The current conflict is between two political cultures, “a dictatorial French culture and a freer English culture. These two antipodal paradigms make it difficult for Anglophones and Francophones to be on the same page,” the historian said in an interview last year.

Bilingualism

Today, the promotion of bilingualism is something the Cameroonian authorities are using in the search for a way forward.

National unity is also strongly affected by tribalism among the more than 250 ethnic groups that make up this Central African country of more than 22 million inhabitants.

Yet “Cameroon has missed a decisive turning point in its history,” sociologist Tchakounte Kemayou told Anadolu Agency.

“This country has not evolved in the direction of national unity.
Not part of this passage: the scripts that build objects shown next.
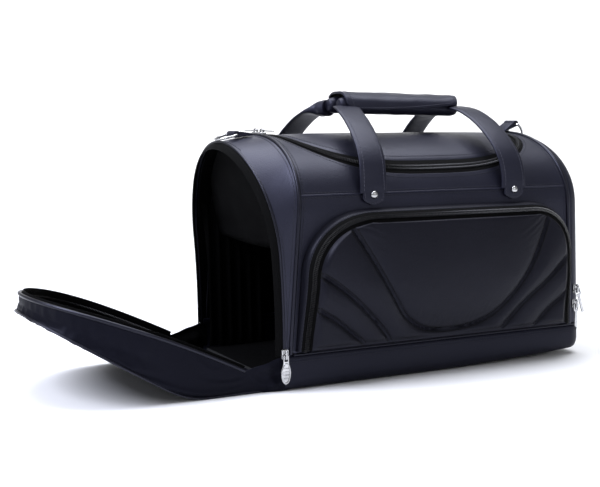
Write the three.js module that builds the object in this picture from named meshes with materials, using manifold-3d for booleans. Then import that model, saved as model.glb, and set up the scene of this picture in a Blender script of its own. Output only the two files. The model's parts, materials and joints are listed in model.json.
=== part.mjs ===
// Golf shoe bag: a boston-style bag with a fold-down shoe flap at its left end.
// Millimetres. X runs along the bag, -Y is the front with the pocket, +Z is up.
// The origin is the centre of the underside. The rest state has the shoe flap folded down
// on the ground, the lid and the pocket zipped, and both handles up.
import * as THREE from "three";
import { mergeVertices } from "three/addons/utils/BufferGeometryUtils.js";
import Module from "manifold-3d";

const wasm = await Module();
wasm.setup();

// ---------------------------------------------------------------- driving dimensions
const HALF_LENGTH = 215; // origin to either end piping, at the ground
const LEFT_LEAN = 0.062; // how far each end piping leans in per mm of height
const RIGHT_LEAN = 0.065;
const HALF_WIDTH = 126;
const BASE_HEIGHT = 41;
const MID_SEAM = 231; // height of the seam that carries the handles
const OPENING_FOOT_X = -219.5; // rim of the shoe opening at the ground
const OPENING_REACH = 26; // how much further out the rim is at its top
const SKIN = 3; // leather with its foam and lining
const SEAM_GAP = 0.6;
const PIPING_R = 2.6;
const PIPING_ROOM = 3.2; // from a piping's centre to the panels beside it
const END_ROUND = 22; // rounding of the right end
const TAPE = 1.6; // zip tape thickness
const TAPE_WIDTH = 9;
const TAPE_GAP = 2.2; // between a tape and the leather edge that it is sewn to

const HINGE_X = -240; // shoe flap hinge
const HINGE_Z = 4.5;
const FLAP_OPEN = 63; // degrees between the closed flap and the flap on the ground
const FLAP_REACH = 95; // length of the flap's part that lies on the ground
const FLAP_BEND = 31; // degrees between that part and the rest

const HANDLE_PIVOT_Z = 240.5;
const HANDLE_PIVOT_Y = 131;
const STRAP_X = [-102, 109]; // where the straps meet the mid seam
const STRAP_WIDTH = 38;
const STRAP_THICK = 4;
const GRIP_X = [-84, 98];
const GRIP_Y = 14.5;
const GRIP_Z = [337, 333]; // at its two ends
const GRIP_R = 11.5;

const POCKET_FOOT = 47; // bottom of the front pocket
const POCKET_TOP = 212;
const POCKET_DEPTH = 22;

// Cross-sections: straight walls up to the shoulder, then a superellipse over the crown.
const MAIN = { half: HALF_WIDTH, flare: 0.0145, shoulder: 209, top: 299, power: 2.15, foot: 44.8 };
const RIM = { half: 126, flare: 0, shoulder: 162, top: 291, power: 1.97, foot: BASE_HEIGHT + 0.8 };
const RIM_INNER = { ...RIM, half: 117, top: 282, shoulder: 160 };
const FLAP_RIM = { half: 120, flare: 0, shoulder: 158, top: 283, power: 1.97, foot: BASE_HEIGHT };
const FLAP_EDGE = { half: 117, flare: 0, shoulder: 156, top: 278, power: 2, foot: 9 };

// ---------------------------------------------------------------- materials
function material(color, roughness, metalness = 0) {
  return () => new THREE.MeshStandardMaterial({ color, roughness, metalness });
}
const leather = material(0x1b1b24, 0.45);
const navyLeather = material(0x14141f, 0.5);
const pocketLeather = material(0x222226, 0.55);
const piping = material(0x0b0b0e, 0.4);
const zipTape = material(0x08080a, 0.8);
const lining = material(0x060607, 0.9);
const board = material(0x2a2a2c, 0.9);
const foam = material(0x303034, 1.0);
const nickel = material(0xc9c9c6, 0.22, 1.0);

// ---------------------------------------------------------------- geometry helpers
const lerp = THREE.MathUtils.lerp;
const steps = (n) => Array.from({ length: n + 1 }, (_, i) => i / n);
const vec = (x, y, z) => new THREE.Vector3(x, y, z);

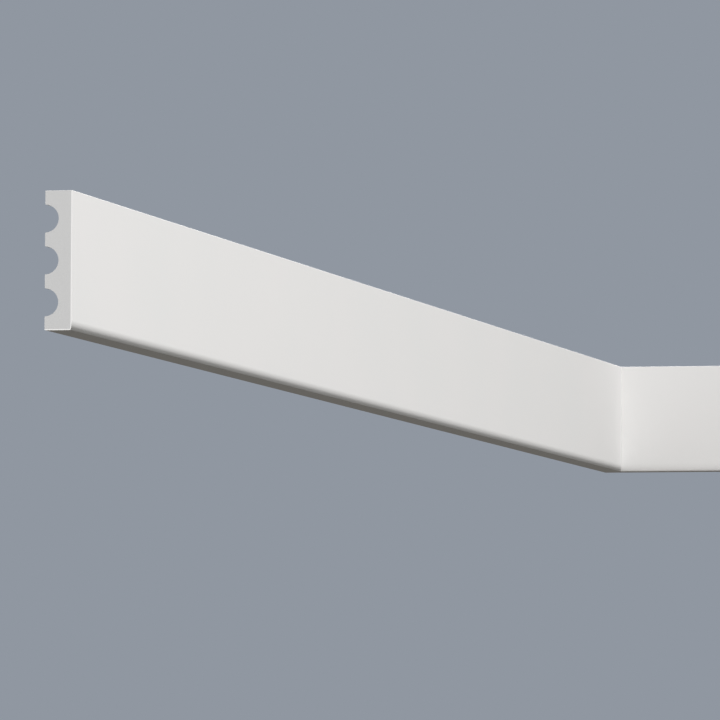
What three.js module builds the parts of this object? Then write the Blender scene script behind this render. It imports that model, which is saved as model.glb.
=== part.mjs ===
// A flat skirting board in rigid polystyrene foam with a white coat, in two lengths that meet in the mitred
// inner corner of a room. The front is plain with an eased lower edge, and adhesive grooves run along the back.
// Millimetres, +Z up. The boards are laid out with the room's corner at the origin, the walls on the planes
// x = 0 and y = 0 and the floor on z = 0, and the group is then centred on its own base.
import * as THREE from "three";

// Section of the board
const boardHeight = 50;
const boardThickness = 10;

// Half-round adhesive grooves along the back, with flat ribs between them
const grooveRadius = 5;
const ribWidth = 5;

// Eased lower front edge: a broad arc that leaves the front tangentially and turns in by the ease angle
const easeRadius = 15;
const easeAngle = THREE.MathUtils.degToRad(15);

// Fine rounding where the front meets the top, and where the ease meets the underside
const arrisRadius = 0.3;

// Lengths along the wall, from the room's corner to the square cut end
const longLength = 1000;
const returnLength = 60;

// Joint between the two mitred faces, measured square to them
const mitreGap = 0.3;

// Half the number of straight steps in each arc of the section
const arcSteps = 12;

// Heights of the groove centres from the top one down. As many grooves as the height has room for share it
// evenly, so the ribs are ribWidth wide where the height is a whole number of grooves and ribs.
function grooveHeights() {
  const count = Math.round((boardHeight - ribWidth) / (2 * grooveRadius + ribWidth));
  const rib = (boardHeight - count * 2 * grooveRadius) / (count + 1);
  const heights = [];
  for (let i = 0; i < count; i++) {
    heights.push(boardHeight - (i + 1) * (rib + 2 * grooveRadius) + grooveRadius);
  }
  return heights;
}

// The section, with X the distance from the wall and Y the height above the floor.
function boardSection() {
  const easeReach = easeRadius - arrisRadius;
  const easeX = boardThickness - easeRadius;
  const easeY = arrisRadius + easeReach * Math.sin(easeAngle);
  const lowerArrisX = easeX + easeReach * Math.cos(easeAngle);
  const upperArrisX = boardThickness - arrisRadius;
  const upperArrisY = boardHeight - arrisRadius;
  const section = new THREE.Shape();
  section.moveTo(0, 0);
  section.lineTo(lowerArrisX, 0);
  section.absarc(lowerArrisX, arrisRadius, arrisRadius, -Math.PI / 2, -easeAngle);
  section.absarc(easeX, easeY, easeRadius, -easeAngle, 0);
  section.absarc(upperArrisX, upperArrisY, arrisRadius, 0, Math.PI / 2);
  section.lineTo(0, boardHeight);
  for (const height of grooveHeights()) {
    section.absarc(0, height, grooveRadius, Math.PI / 2, -Math.PI / 2, true);
  }
  return section;
}

// A board along +Z with its back on X = 0. One end is cut square. The other, at Z = 0 or at Z = length, is
// mitred at 45 degrees for an inner corner, so that it draws back by its distance from the wall.
function mitredBoard(length, mitreAtStart) {
  const geometry = new THREE.ExtrudeGeometry(boardSection(), {
    depth: length,
    bevelEnabled: false,
    curveSegments: arcSteps,
  });
  const halfGap = (mitreGap / 2) * Math.SQRT2;
  const position = geometry.attributes.position;
  for (let i = 0; i < position.count; i++) {
    const drawnBack = position.getX(i) + halfGap;
    const atStart = position.getZ(i) < length / 2;
    if (mitreAtStart && atStart) {
      position.setZ(i, drawnBack);
    }
    if (!mitreAtStart && !atStart) {
      position.setZ(i, length - drawnBack);
    }
  }
  geometry.computeVertexNormals();
  return geometry;
}

// White primer coat over rigid foam: matt, slightly warm
function whiteCoat() {
  return new THREE.MeshStandardMaterial({ color: 0xe9e8e6, roughness: 0.8, metalness: 0 });
}

// The long board runs from the corner towards -Y, on the wall x = 0.
function makeLongBoard() {
  const board = new THREE.Mesh(mitredBoard(longLength, true), whiteCoat());
  board.name = "long_board";
  board.rotation.set(Math.PI / 2, 0, 0);
  return board;
}

// The return runs from the corner towards +X, on the wall y = 0.
function makeReturnBoard() {
  const board = new THREE.Mesh(mitredBoard(returnLength, false), whiteCoat());
  board.name = "return_board";
  board.rotation.set(Math.PI / 2, -Math.PI / 2, 0);
  board.position.set(returnLength, 0, 0);
  return board;
}

const skirting = new THREE.Group();
skirting.add(makeLongBoard(), makeReturnBoard());
skirting.position.set(-returnLength / 2, longLength / 2, 0);

export default skirting;
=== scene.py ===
import math

import bmesh
import bpy
from mathutils import Euler, Matrix, Vector


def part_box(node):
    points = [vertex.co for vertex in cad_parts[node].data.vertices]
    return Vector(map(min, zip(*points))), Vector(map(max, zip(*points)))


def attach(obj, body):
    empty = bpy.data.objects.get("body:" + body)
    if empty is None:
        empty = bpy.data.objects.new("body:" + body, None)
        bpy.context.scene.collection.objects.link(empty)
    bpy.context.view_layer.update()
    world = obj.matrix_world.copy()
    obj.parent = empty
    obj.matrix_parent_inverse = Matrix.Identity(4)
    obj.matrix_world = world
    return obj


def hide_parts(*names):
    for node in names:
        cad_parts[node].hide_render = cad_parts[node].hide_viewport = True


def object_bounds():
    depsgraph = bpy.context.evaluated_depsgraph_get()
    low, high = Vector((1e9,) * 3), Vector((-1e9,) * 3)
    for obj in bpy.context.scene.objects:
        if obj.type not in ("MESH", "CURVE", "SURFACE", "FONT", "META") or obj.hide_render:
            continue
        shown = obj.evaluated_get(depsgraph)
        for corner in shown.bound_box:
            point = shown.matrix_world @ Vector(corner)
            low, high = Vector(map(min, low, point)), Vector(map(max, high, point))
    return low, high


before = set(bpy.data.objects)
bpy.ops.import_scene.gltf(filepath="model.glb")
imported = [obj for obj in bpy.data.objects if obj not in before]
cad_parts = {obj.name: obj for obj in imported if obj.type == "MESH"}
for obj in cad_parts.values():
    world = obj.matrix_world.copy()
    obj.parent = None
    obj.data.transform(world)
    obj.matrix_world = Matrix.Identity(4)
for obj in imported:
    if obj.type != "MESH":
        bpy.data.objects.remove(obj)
cad_low, cad_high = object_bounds()

MM = 0.001

# Sizes and places that the frame gives. The room's corner is where the two backs meet, at the boards'
# foot.
long_low, long_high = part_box("long_board")
THICKNESS = long_high.x - long_low.x
HEIGHT = long_high.z - long_low.z
LONG_LENGTH = cad_high.y - cad_low.y
RETURN_LENGTH = cad_high.x - cad_low.x
ROOM_CORNER = Vector((cad_low.x, cad_high.y, cad_low.z))

# Grooves along the back, as in the solids, and the ribs beside them, which the die leaves a little
# rounded
GROOVE_RADIUS = 5 * MM
GROOVE_COUNT = 3
RIB = (HEIGHT - GROOVE_COUNT * 2 * GROOVE_RADIUS) / (GROOVE_COUNT + 1)
RIB_ROUNDING = 0.3 * MM

# Lower front edge: a quarter of a tall ellipse, which turns slowly off the front and quickly onto the
# underside
EASE_DEPTH = 0.54 * MM
EASE_HEIGHT = 3.5 * MM

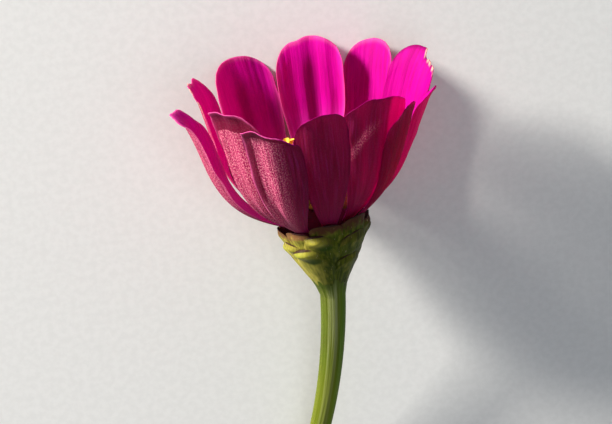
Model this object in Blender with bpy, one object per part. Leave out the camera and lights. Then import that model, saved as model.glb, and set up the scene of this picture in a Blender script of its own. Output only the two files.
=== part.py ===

Reunification would have allowed us to choose a national language that could be a foundation on which to build a nation. But currently, no language unites Cameroonians. The results of this reunification are mixed, not to say negative,” he said.

“Unity is challenged by the fundamental element that is language. It is normal that the English-speaking zone is distinguished from other regions by the colonial language. If the policy of a common language had been adopted from the beginning and that language was taught in schools, I don’t think there would be any denominations of Anglophone or Francophone regions,” the sociologist added.

He is convinced that a single language would not have given anyone any excuse to be left out.

According to him, the populations do not recognize themselves in the reunification.

“The English-speaking population has long claimed the first of October as the date of reunification, which shows that the population generally does not recognize itself,” he said.

Nevertheless, Cameroonians can still really be united through a single national language chosen from among the local languages.

“Language is the basis for honoring reunification, it can play a fundamental role. As long as we have not made this choice, there will always be a problem of the Anglophone-Francophone divide,” he concluded.